Do you see employee advocacy as an effective move in social media strategy?
CB: Absolutely! Expectations from key stakeholders in and outside of organisations is that they are understanding where their social licence to operate is sitting. Particularly as society has shifted to a situation where – with things like the royal commission, things like Brexit – there’s a breakdown in trust.
We’ve been getting a lot of questions from clients around ‘how do we engage our employees?’ and ‘how do we optimise the messaging that our employees have and send out in order to optimise customer interaction?’
The employees are such an important part of the customer experience that they can’t be ignored as advocates.
DC: We certainly have a very strong workforce and workplace culture. If I think back to examples where we have done that well, we had a great campaign last year which was called the Billion Point Giveaway – effectively a reframing of a traditional promotion that we do.
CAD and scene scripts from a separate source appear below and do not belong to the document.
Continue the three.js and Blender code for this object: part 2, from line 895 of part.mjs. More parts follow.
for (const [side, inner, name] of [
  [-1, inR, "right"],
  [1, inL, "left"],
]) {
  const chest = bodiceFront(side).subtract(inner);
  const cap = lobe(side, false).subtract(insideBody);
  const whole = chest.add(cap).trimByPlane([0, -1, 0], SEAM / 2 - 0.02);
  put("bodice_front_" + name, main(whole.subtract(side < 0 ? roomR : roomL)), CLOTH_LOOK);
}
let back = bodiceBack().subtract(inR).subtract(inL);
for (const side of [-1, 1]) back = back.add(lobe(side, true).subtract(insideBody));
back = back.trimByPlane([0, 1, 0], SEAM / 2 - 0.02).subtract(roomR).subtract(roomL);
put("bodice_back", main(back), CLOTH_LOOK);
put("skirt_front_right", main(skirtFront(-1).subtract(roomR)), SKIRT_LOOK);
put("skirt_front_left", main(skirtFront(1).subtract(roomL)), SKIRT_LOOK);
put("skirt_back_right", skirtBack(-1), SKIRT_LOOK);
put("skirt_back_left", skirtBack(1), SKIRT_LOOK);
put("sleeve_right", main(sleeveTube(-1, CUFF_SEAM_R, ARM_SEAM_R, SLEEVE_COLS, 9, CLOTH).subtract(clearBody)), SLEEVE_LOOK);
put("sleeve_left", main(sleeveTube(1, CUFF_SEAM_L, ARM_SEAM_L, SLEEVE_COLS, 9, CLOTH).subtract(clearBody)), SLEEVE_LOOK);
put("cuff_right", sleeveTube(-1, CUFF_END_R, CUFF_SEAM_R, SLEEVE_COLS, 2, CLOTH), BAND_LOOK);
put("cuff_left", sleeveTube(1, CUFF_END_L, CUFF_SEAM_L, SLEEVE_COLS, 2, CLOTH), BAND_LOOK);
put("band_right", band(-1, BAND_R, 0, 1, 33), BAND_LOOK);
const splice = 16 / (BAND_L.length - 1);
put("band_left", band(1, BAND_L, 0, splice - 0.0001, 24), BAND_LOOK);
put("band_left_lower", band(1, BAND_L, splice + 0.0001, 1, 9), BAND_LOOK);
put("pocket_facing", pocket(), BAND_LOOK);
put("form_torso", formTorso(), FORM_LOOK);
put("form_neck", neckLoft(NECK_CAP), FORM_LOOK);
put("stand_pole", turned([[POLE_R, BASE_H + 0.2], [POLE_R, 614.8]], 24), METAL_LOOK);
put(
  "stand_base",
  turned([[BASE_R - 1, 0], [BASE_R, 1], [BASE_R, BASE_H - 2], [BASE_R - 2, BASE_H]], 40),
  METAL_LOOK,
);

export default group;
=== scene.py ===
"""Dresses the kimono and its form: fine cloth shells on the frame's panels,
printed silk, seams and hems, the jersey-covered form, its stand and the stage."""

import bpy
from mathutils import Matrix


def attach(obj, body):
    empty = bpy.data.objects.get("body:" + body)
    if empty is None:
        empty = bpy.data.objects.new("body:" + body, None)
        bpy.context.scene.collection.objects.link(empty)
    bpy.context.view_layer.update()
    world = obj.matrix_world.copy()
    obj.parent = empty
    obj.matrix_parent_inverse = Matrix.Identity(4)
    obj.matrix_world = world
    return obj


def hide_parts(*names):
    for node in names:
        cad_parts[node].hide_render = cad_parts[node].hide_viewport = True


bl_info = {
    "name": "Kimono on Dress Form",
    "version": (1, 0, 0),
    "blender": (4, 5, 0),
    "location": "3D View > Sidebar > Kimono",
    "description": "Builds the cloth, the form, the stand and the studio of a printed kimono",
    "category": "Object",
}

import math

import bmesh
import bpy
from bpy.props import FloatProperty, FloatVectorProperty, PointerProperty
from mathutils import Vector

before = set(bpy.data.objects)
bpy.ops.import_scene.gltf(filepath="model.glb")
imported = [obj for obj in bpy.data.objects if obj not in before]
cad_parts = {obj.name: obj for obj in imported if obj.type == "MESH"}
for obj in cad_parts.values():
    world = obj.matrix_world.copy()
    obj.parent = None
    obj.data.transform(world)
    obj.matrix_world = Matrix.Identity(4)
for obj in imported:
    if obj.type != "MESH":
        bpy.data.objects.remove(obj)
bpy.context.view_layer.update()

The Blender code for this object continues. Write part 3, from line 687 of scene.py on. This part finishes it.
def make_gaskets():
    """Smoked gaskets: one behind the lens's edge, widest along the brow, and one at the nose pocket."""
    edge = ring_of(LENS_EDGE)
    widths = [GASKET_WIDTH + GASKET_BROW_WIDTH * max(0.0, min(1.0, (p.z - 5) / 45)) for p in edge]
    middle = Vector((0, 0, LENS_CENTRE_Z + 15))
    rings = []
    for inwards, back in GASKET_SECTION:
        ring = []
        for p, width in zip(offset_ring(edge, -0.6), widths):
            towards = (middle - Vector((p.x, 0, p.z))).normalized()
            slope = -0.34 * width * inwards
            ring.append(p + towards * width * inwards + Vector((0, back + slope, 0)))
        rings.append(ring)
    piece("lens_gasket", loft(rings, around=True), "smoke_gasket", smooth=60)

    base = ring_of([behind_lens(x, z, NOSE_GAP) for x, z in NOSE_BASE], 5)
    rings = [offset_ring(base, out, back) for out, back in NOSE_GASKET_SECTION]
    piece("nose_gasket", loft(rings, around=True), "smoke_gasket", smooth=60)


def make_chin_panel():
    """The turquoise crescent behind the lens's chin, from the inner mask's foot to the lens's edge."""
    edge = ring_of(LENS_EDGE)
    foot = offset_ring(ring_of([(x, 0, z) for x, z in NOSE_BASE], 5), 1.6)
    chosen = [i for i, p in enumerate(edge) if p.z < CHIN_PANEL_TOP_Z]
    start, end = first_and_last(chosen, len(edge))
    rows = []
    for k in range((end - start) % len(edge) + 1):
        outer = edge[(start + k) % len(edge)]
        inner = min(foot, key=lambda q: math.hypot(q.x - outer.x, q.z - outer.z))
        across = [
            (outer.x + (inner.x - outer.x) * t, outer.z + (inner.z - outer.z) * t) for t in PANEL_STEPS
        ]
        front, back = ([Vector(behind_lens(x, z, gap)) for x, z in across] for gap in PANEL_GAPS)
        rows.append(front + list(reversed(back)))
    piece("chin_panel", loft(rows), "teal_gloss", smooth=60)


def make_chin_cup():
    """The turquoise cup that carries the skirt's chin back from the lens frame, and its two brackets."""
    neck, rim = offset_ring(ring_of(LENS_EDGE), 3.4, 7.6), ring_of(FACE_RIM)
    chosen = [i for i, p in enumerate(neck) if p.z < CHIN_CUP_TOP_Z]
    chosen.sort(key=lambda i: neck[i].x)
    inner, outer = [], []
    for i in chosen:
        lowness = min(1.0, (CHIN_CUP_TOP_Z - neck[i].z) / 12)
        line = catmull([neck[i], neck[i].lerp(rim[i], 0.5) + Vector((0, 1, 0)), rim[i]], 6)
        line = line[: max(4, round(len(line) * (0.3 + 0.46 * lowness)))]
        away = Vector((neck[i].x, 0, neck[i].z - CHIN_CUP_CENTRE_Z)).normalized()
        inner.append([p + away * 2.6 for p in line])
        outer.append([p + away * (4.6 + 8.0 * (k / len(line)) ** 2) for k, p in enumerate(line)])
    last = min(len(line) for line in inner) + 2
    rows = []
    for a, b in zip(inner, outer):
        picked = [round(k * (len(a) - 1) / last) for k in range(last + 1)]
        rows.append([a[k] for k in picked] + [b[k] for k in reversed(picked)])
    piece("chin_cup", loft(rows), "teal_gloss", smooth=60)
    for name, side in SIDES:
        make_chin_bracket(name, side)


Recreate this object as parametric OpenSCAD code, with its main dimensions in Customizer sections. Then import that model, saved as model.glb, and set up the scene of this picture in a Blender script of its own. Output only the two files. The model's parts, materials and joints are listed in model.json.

It was a big and bold idea that was galvanising across the organisation in terms of being really smart and taking a big idea to market through smart technology and personalisation.
What we were doing was creating a 40-part Netflix styled series over the course of the month. It started with an incident where an intern made a mistake [telling customers they could win a billion Velocity points instead of the planned million]. We played up that mistake in terms of the narrative throughout the course of the month.
The high production quality really got the team to feel proud about the work that they do at Velocity and to be able to share that with the wider public across social media.
The other thing I would say is that we are a loyalty currency with people here who really understand how to effectively hack the game that relates to points. They feel really comfortable with sharing, ‘did you know that you can do this on points? Or ‘did you know about this great promotion which can get you to LA on business class?’
They really like the product that we put out into the marketplace, and through social media they help try and create further knowledge in terms of how to get the most out of that.